* Begin GIVEN MATERIAL *

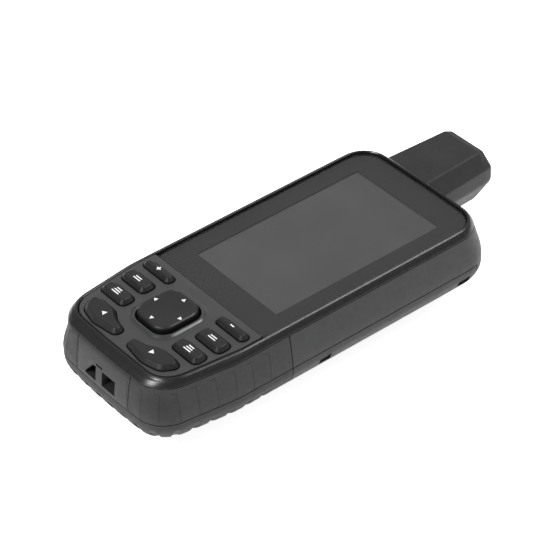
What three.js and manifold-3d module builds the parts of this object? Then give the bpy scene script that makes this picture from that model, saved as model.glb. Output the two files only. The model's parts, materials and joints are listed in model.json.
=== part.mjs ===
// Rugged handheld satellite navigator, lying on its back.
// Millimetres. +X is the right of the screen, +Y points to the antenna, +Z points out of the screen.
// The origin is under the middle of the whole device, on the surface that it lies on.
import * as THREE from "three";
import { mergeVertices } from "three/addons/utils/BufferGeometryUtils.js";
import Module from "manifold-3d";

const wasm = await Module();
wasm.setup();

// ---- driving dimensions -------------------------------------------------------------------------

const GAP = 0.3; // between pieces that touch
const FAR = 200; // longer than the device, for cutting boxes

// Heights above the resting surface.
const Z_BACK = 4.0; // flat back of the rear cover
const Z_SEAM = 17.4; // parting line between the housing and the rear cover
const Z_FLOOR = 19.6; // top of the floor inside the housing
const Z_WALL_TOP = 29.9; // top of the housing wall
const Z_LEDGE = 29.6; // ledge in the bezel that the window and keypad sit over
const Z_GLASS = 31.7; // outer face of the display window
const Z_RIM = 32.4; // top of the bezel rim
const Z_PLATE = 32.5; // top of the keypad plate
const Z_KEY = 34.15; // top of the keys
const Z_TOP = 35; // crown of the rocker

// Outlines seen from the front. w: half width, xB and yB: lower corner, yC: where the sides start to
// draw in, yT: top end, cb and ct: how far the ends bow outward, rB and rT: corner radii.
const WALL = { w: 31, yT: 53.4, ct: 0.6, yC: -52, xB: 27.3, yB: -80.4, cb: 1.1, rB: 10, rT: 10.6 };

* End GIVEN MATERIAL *

DESCRIPTION OF THE TASK: Copy every line above in which the string "that" shows up.

RESPONSE FOR THIS EXERCISE:
What three.js and manifold-3d module builds the parts of this object? Then give the bpy scene script that makes this picture from that model, saved as model.glb. Output the two files only. The model's parts, materials and joints are listed in model.json.
// The origin is under the middle of the whole device, on the surface that it lies on.
const GAP = 0.3; // between pieces that touch
const Z_LEDGE = 29.6; // ledge in the bezel that the window and keypad sit over